# Ferrari 456GT (Deck Install)



## tr0y_audi0 (Feb 13, 2007)

Ok so the request was easy...
My CD Changer is busted Can you replace the Head Unit with a Player that can control iPod..

The Car: Ferrari 456GT
The Deck: Kenwood Exelon KDC-X994

The Tools Needed: 8mm, 10mm, #2 Phillips, Solder Gun, Heat Shrink, CAT5 Cable x 30 feet, 22/2 cable x 6 feet, RJ45 connectors, CAT5 Keystone Jacks, 8 foot USB Cable extension, short zip ties.

Here we go & enjoy



























Adding (2) runs of CAT5 one in a Gray(Top Row) the other in White Bottom Row










Upgrading The Grounds









Modding the face for the trim


























Mounted in the OEM Location & CAT5 runs mounted clean & solid









Face Test! ... It works..


----------



## tr0y_audi0 (Feb 13, 2007)

Mounted in place


----------



## JayinMI (Oct 18, 2008)

Some older Ferraris used to use Sony gear, and IIRC they had Unilink on the factory HU running a changer elsewhere in the vehicle. Was this similar? Could a Sony iPod interface have been used instead?

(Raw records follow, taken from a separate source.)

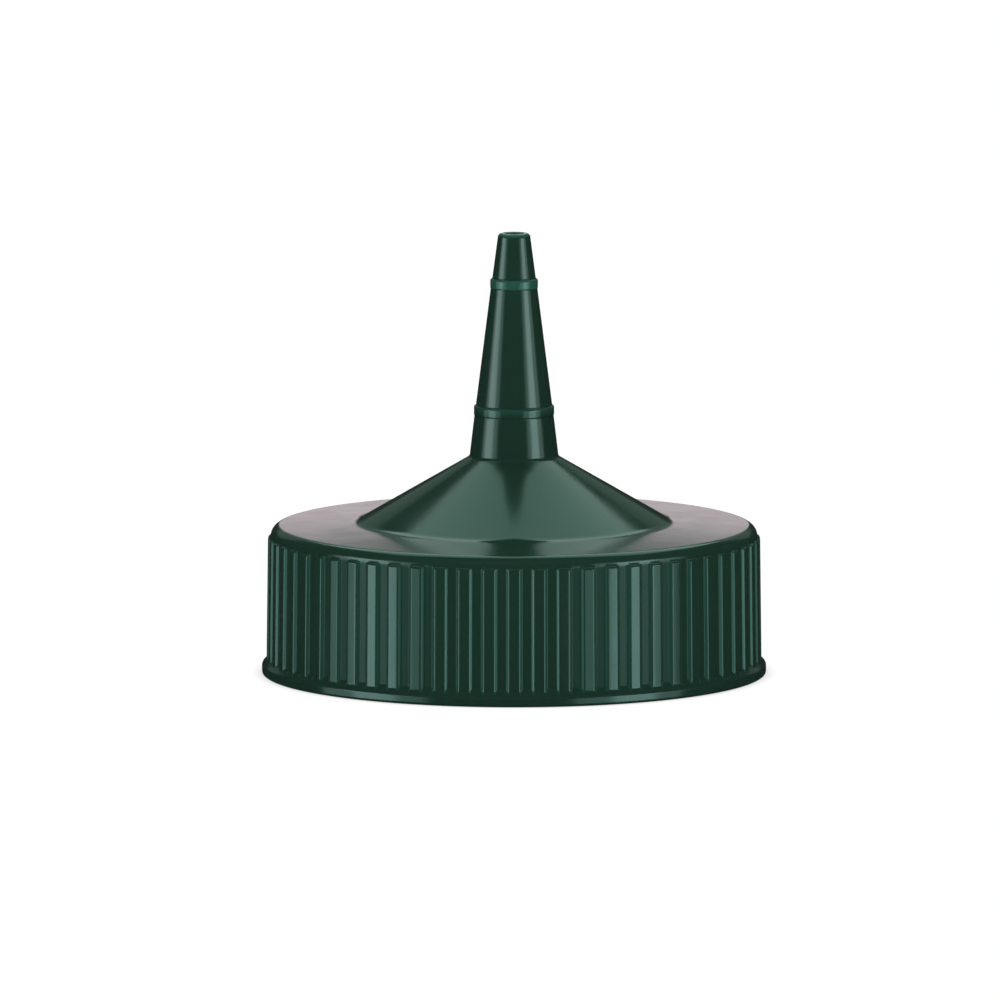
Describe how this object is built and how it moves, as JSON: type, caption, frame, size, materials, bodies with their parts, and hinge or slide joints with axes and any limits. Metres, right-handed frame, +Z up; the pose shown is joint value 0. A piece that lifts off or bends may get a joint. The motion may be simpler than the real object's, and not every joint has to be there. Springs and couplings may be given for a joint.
{
  "type": "squeeze bottle cap",
  "caption": "One-piece screw cap for a wide mouth squeeze bottle, with a ribbed skirt, a flat deck, a cone and a tapered dispensing nozzle.",
  "frame": {"origin": "centre of the rim's bottom plane, on the axis of the cap", "axes": "+Z up the nozzle, out of the bottle; +X and +Y along the rim, with one grip rib centred on -Y"},
  "size_m": [0.0582, 0.0582, 0.051],
  "materials": {
    "green_plastic": "gloss"
  },
  "bodies": {
    "root": {"cap": "green_plastic"}
  },
  "joints": []
}
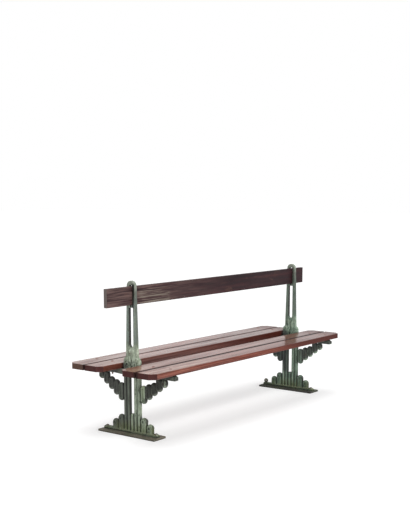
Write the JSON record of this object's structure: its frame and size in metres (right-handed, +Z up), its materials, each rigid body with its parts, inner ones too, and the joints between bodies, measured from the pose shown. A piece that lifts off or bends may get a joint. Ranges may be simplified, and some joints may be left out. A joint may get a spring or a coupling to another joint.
{
  "type": "double park bench",
  "caption": "Double-sided park bench: back-to-back plank seats on cast iron stands with stepped pipe feet and a shared back board.",
  "frame": {"origin": "on the ground, in the middle of the bench's overall box in plan", "axes": "+X along the seats, -Y towards the front seat, +Z up"},
  "size_m": [2.157, 0.71, 0.9522],
  "materials": {
    "base_plate": "rusty, rough",
    "stand": "old green paint, weathered",
    "seat_wood": "varnished, worn",
    "back_wood": "dark stain, satin",
    "fastener": "dull, lightly rusted",
    "foot_bolt": "painted over, worn"
  },
  "bodies": {
    "root": {"left_base_plate": "base_plate", "right_base_plate": "base_plate", "left_stand": "stand", "right_stand": "stand", "front_outer_plank": "seat_wood", "front_inner_plank": "seat_wood", "rear_inner_plank": "seat_wood", "rear_outer_plank": "seat_wood", "back_board": "back_wood", "front_seat_bolts": "fastener", "rear_seat_bolts": "fastener", "front_seat_washers": "fastener", "rear_seat_washers": "fastener", "front_seat_nuts": "fastener", "rear_seat_nuts": "fastener", "left_foot_bolts": "foot_bolt", "right_foot_bolts": "foot_bolt", "board_screws": "fastener", "board_screw_washers": "fastener"}
  },
  "joints": []
}
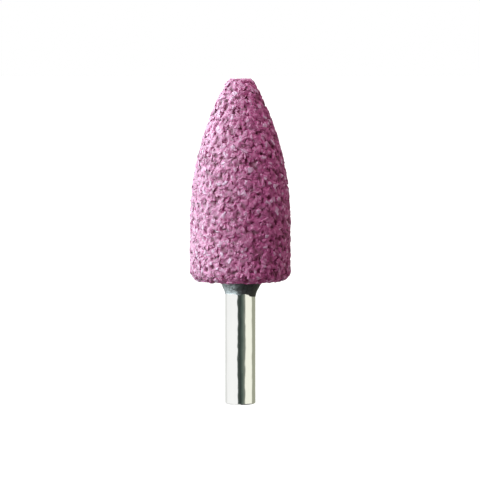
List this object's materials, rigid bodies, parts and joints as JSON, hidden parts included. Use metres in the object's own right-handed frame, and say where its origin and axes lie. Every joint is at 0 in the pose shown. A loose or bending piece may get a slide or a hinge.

Nice work on the soldering. 

Jay


----------



## Eiswritsat (Nov 19, 2008)

great work


----------



## trojan fan (Nov 4, 2007)

Nice.... is that the usb port for the ipod above the lighter


----------



## Morts (May 28, 2009)

Nice car and install BUT who would order a Ferrari with an Autotragic transmission  Seems it would take a lot of fun out of driving an Exotic.


----------



## tr0y_audi0 (Feb 13, 2007)

JayinMI said:


> Some older Ferraris used to use Sony gear, and IIRC they had Unilink on the factory HU running a changer elsewhere in the vehicle. Was this similar? Could a Sony iPod interface have been used instead?
> 
> Nice work on the soldering.
> 
> Jay


Jay,
You are correct it was a full sony with the din cable
I'm sure we could have made that work..
But I don't sell Sony & I would rather do a new Deck with better control
Next step is XD amps & Hybrid Audio Speakers


----------



## JayinMI (Oct 18, 2008)

Yeah, I get that, I just wondered if it was possible. 
We get alot of Burgman scooters in our area and we've done a few face/brain relocations similar to yours...what do you guys do when you have to warranty the radio?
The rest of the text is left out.